The levity tempers the weight of the world that’s pressing down upon Rio’s chest. What happens with Sara is a nightmare scenario and his ability to attempt saving her comes at the cost of finding out who his heroes truly are beneath the façade the media has constructed around them. How much of Billy’s good-natured antics are a ruse to let people in as insulation from the dangers surrounding him? How much of Pat’s severity is the melancholic depression of knowing justice comes with the heaviest of hearts? These are two faces of the same coin and Rio is at his crossroads to adopt one of their roads as his own. Will he have Sara to keep him whole or will her absence let the darkness take hold?
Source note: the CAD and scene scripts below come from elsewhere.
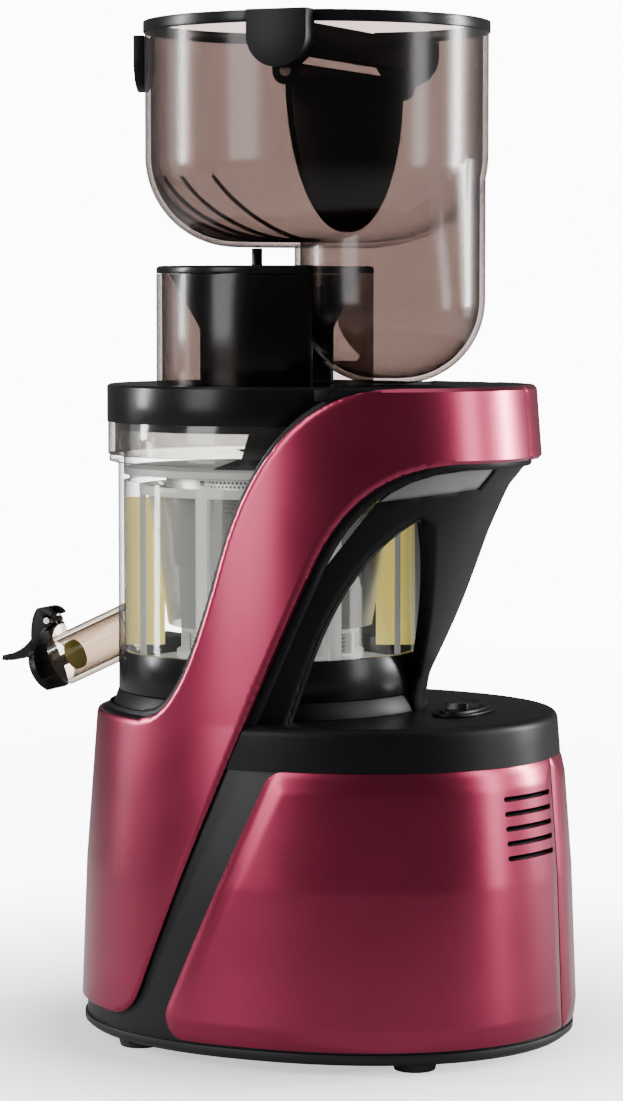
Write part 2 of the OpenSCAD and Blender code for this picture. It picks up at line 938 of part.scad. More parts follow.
module output_gear() {
    color(steel)
        at_drum()
            translate([0, 0, wheel2_z])
                difference() {
                    union() {
                        linear_extrude(gear_h)
                            gear_outline(wheel2_teeth, second_module, second_angle, 0.5, tooth_width);
                        cylinder(r = 14, h = gear_h + 2);
                    }
                    translate([0, 0, -1])
                        cylinder(r = shaft_r, h = gear_h + 4);
                }
}

hex_r = 6.2;
hex_top_z = wall_z + 34;
module output_shaft() {
    color(steel)
        at_drum() {
            translate([0, 0, tray_z + 0.5])
                cylinder(r = shaft_r, h = bowl_z + 2 - tray_z);
            translate([0, 0, bowl_z])
                cylinder(r = hex_r, h = hex_top_z - bowl_z, $fn = 6);
        }
}

seal_r = 14;
module shaft_seal() {
    color(black)
        at_drum()
            tube(seal_r, shaft_r + 0.1, bowl_z - 5, bowl_z - 1);
}

collar_screw_r = 50;
module collar_screw_places() {
    translate([0, -drum_forward, 0])
        for (angle = [45:90:315])
            rotate([0, 0, angle])
                translate([collar_screw_r, 0, 0])
                    children();
}

module screw(low) {
    translate([0, 0, low])
        cylinder(r = screw_r - 0.05, h = screw_l);
}

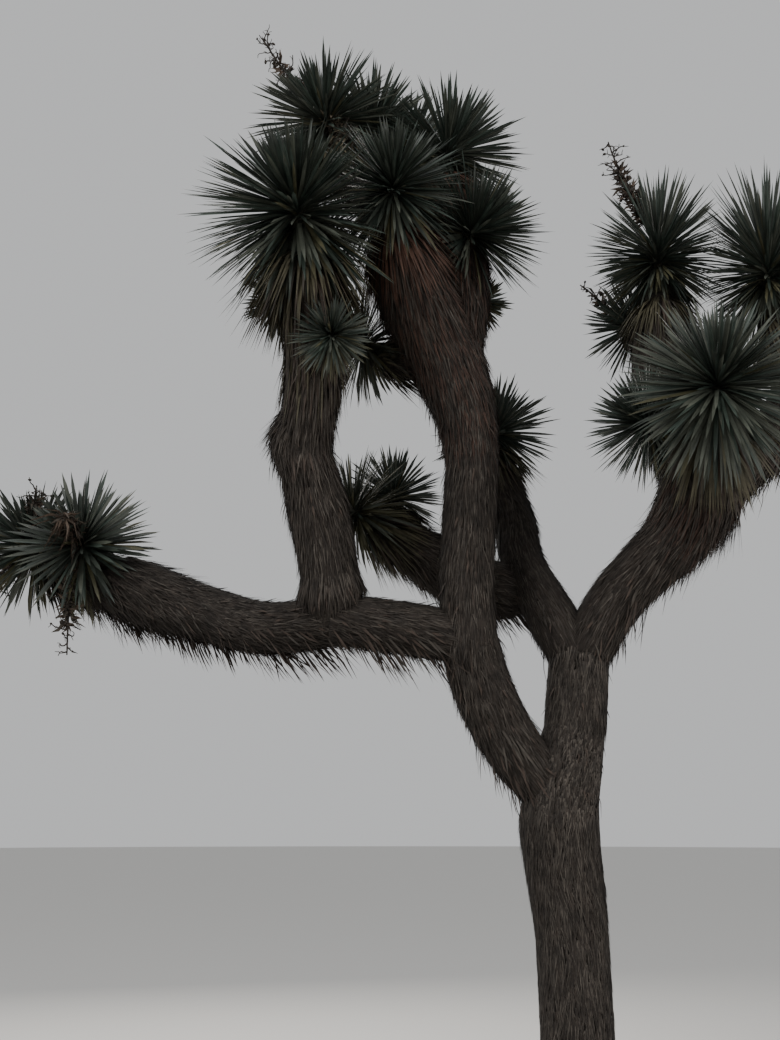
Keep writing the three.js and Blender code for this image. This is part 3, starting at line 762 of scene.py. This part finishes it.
def clear_of_limbs(points, line):
    """False for points that lie inside another limb."""
    clear = np.ones(len(points), bool)
    for other in limb_lines.values():
        if other is line:
            continue
        place, _, radius = other.at(np.linspace(0, other.total, math.ceil(other.total / INSIDE_SPACING)))
        low, high = place.min(0) - INSIDE_MARGIN, place.max(0) + INSIDE_MARGIN
        near = np.flatnonzero(clear & ((points > low) & (points < high)).all(1))
        for part in np.array_split(near, max(1, len(near) // POINTS_AT_ONCE)):
            distance = np.linalg.norm(points[part][:, None] - place, axis=2)
            clear[part] &= (distance > INSIDE_RADIUS * radius).all(1)
    return clear


def scatter(line, per_area, rng, low=0, girth=None):
    """Places over a limb, turned by the golden angle: distances, angles, points, directions and radii."""
    if girth is None:
        girth = line.at(np.array([line.total / 2]))[2][0]
    count = int((line.total - low) * TURN * girth * per_area)
    k = np.arange(count)
    distance = low + (line.total - low) * (k + rng.random(count)) / count
    turn = GOLDEN_ANGLE * k + rng.normal(0, SCATTER_NOISE, count)
    return distance, turn, *line.outward(distance, turn)


def thatch(line, sprays, rng):
    """Old dead leaves that lie back along a limb, more worn the further they are from a rosette."""
    distance, _, point, along, out, radius = scatter(line, FIBRES_PER_AREA, rng)
    root = point + out * (FIBRE_ROOT * radius)[:, None]
    taper = (line.at(distance + TAPER_STEP)[2] - line.at(distance - TAPER_STEP)[2]) / (2 * TAPER_STEP)
    back = unit(-along - out * np.clip(taper, -TAPER_MOST, TAPER_MOST)[:, None])
    bases = np.array([rosette.base for rosette in rosettes.values()])
    nearest = np.linalg.norm(point[:, None] - bases, axis=2).min(1)
    age = np.clip(nearest / OLD_DISTANCE, 0, 1)
    kept = (rng.random(len(root)) < mix(YOUNG_DENSITY, 1, age)) & clear_of_limbs(root, line)
    root, back, out, age = (values[kept] for values in (root, back, out, age))
    count = len(root)
    out = unit(out - back * (out * back).sum(1, keepdims=True))

    def aged(name, spread):
        return mix(YOUNG_FIBRE[name], OLD_FIBRE[name], age) * rng.uniform(1 - spread, 1 + spread, count)

    length = (aged("length", 0.5) * mix(line.shag, 1, age))[:, None]
    tilt = aged("tilt", 0.9)[:, None]
    sag = mix(YOUNG_SAG, OLD_SAG, age)[:, None] * rng.uniform(0, 1, (count, 1)) ** 2
    way = unit(back * np.cos(tilt) + out * np.sin(tilt) - UP * sag + rng.normal(0, 0.1, (count, 3)))
    inward = np.minimum(0, (way * out).sum(1, keepdims=True) - 0.05)
    way = unit(way - out * inward)
    bend = root + unit(way + rng.normal(0, 0.12, (count, 3))) * length * 0.5
    weights = mix(YOUNG_TONES, OLD_TONES, age[:, None])
    sprays.deal(rng, THATCHES[line.hue], weights, root, bend, root + way * length, aged("half", 0.35), out)


def corky_strips(line, sprays, rng):
    """What the dead leaves leave on the trunk: thin pale strips that lie flat in a long net."""
    distance, turn, point, along, out, radius = scatter(line, STRIPS_PER_AREA, rng, STRIP_FOOT, STRIP_GIRTH)
    flare = 1 + FLARE_LOBE_DEPTH * np.clip(1 - distance / FLARE_HEIGHT, 0, 1) * np.cos(FLARE_LOBES * turn)
    root = point + out * (STRIP_ROOT * radius * flare + STRIP_LIFT)[:, None]
    clear = clear_of_limbs(root, line) & (distance < line.total - rng.uniform(0, STRIP_HEAD, len(root)))
    root, along, out = root[clear], along[clear], out[clear]
    count = len(root)
    around = np.cross(along, out)
    slant = np.clip(rng.normal(0, 0.2, (count, 1)), -0.3, 0.3)
    length = rng.uniform(*STRIP_LENGTHS, count)[:, None]
    way = unit(-along + around * slant + out * rng.uniform(0.01, 0.05, (count, 1)))
    bend = root + unit(way + around * rng.normal(0, 0.2, (count, 1))) * length * 0.5
    half = rng.uniform(0.0013, 0.0026, count)
    sprays.deal(rng, THATCHES["olive"], STRIP_TONES, root, bend, root + way * length, half, out)


def fringe(line, sprays, rng):
    """Stiff dead leaves that hang free, most of them under a level limb, here and there in tufts."""
    distance, _, point, along, out, radius = scatter(line, FRINGE_PER_AREA, rng)
    root = point + out * (FRINGE_ROOT * radius)[:, None]
    under = np.clip(0.2 - out[:, 2], 0, 1) * np.sqrt(1 - along[:, 2] ** 2)
    short, long = TUFT_WAVES
    tufts = 0.5 + 0.5 * np.sin(distance * short + rng.uniform(0, TURN)) * np.sin(distance * long + 1)
    kept = rng.random(len(root)) < 0.08 + 0.2 * tufts**2 + 0.9 * under * mix(0.35, 1, tufts)
    kept &= (point[:, 2] > FRINGE_FOOT) & clear_of_limbs(root, line)
    root, along, out, under, tufts = (values[kept] for values in (root, along, out, under, tufts))
    count = len(root)
    stretched = np.where(rng.random(count) < 0.1, 1.7, 1)
    length = mix(0.042, 0.105, under) * mix(0.6, 1.3, tufts) * rng.uniform(0.5, 1.25, count) * stretched
    length = np.minimum(length, FRINGE_MOST)[:, None]
    drop = (0.2 + 0.6 * under)[:, None]
    way = unit(-along * 0.9 + out * 0.35 - UP * drop + rng.normal(0, 0.14, (count, 3)))
    bend = root + unit(way + out * 0.12 + rng.normal(0, 0.08, (count, 3))) * length * 0.5
    half = rng.uniform(0.0022, 0.0038, count)
    sprays.deal(rng, ["skirt_brown", "skirt_grey"], (0.7, 0.3), root, bend, root + way * length, half, out)


# Bark and jackets under the dead leaves


def jacket_shape(line, rng, sides=36, spacing=0.019):
    def relief(distance, turn, radius):
        coarse = streaks(rng, distance, turn, 0.075, sides // 3)
        fine = streaks(rng, distance, turn, 0.04, sides // 2)
        return radius * 0.93 * (1 + 0.045 * coarse + 0.03 * fine)
    rings = max(3, math.ceil(line.total / spacing))
    return tube(line, rings, sides, relief)


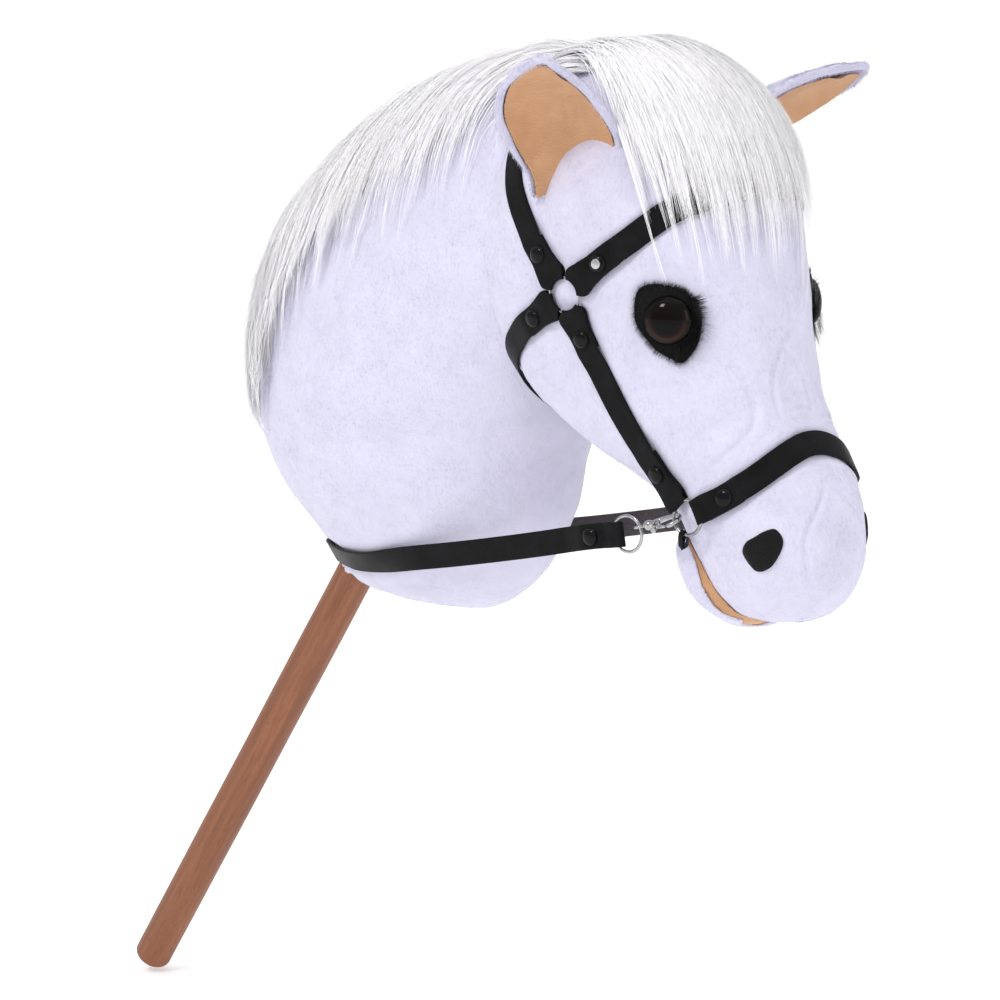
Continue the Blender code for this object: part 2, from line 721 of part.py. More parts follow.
def build_bodies(d):
    """Plush skins as open shells, and the stuffing inside them."""
    bore = guide("bore_cutter", *lathe([(0, 0.2), (STICK_R + 0.0004, 0.2), (STICK_R + 0.0004, STICK_LENGTH + 0.0008), (0, STICK_LENGTH + 0.0008)], np.zeros(3), d, 24))
    head_outer = guide("head_outer", *loft(HEAD, 25, 26))
    neck_outer = guide("neck_outer", *loft(NECK, 23, 24))
    head_grown = guide("head_grown", *loft(HEAD, 25, 26, -0.0005))
    trees = {"head": tree_of(head_outer), "neck": tree_of(neck_outer)}
    inner = guide("inner_head", *loft(HEAD, 17, 18, SKIN_T))
    inner_neck = guide("inner_neck", *loft(NECK, 18, 18, SKIN_T))
    boolean(inner, "UNION", inner_neck)
    settle(inner)
    fill = guide("fill_neck", *loft(NECK, 18, 18, SKIN_T + 0.0011))
    stuffing = add("stuffing", *loft(HEAD, 17, 18, SKIN_T + 0.0011), "stuffing")
    boolean(stuffing, "UNION", fill)
    boolean(stuffing, "DIFFERENCE", bore)
    settle(stuffing)
    head = add("head_skin", *loft(HEAD, 25, 26), "plush")
    boolean(head, "DIFFERENCE", inner)
    settle(head)
    neck = add("neck_skin", *loft(NECK, 23, 24), "plush")
    boolean(neck, "DIFFERENCE", head_grown, inner, bore)
    settle(neck)
    return head, neck, stuffing, trees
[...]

I think Shur does an effective job portraying Rio’s conflict throughout despite this being his first role (and the nepotism that comes with starring in a film produced by his father Jordan Schur). He’s best when allowed to be a kid alongside Billy as his expedited maturation via crime sometimes works against the lesson being learned since cold sociopathy seems to rear its head instead. If I’m honest the only real miscast performance comes from Pratt. I imagine he’s here because D’Onofrio and Hawke (who directed Dickey in the wonderful Blaze) enjoyed working with him on The Magnificent Seven. His rage at the start is actually quite palpable considering his usual sunny disposition, but he becomes cringe-worthy when forced to act menacingly hard against Hawke towards the end.
Some of this might be that Hawke is simply too good. He and DeHaan definitely steal the show for the most part — enough that I sometimes wished this was a strict Billy the Kid versus Pat Garrett western rather than Rio’s tale after all. It’s that authenticity, however, that allows the boy to respect and fear them in equal measure. That lifting of the curtain from cartoon adventure to life and death mired by handwringing, bravery, and hubris is what kicks Rio in the butt to realize his instincts to be a protector weren’t wrong despite their origin. We’re allowed a peek behind the scenes to witness the emotional toll this lifestyle wrought and realize that what we do is sometimes secondary to what we learn.
The Kid opens in limited release on March 8.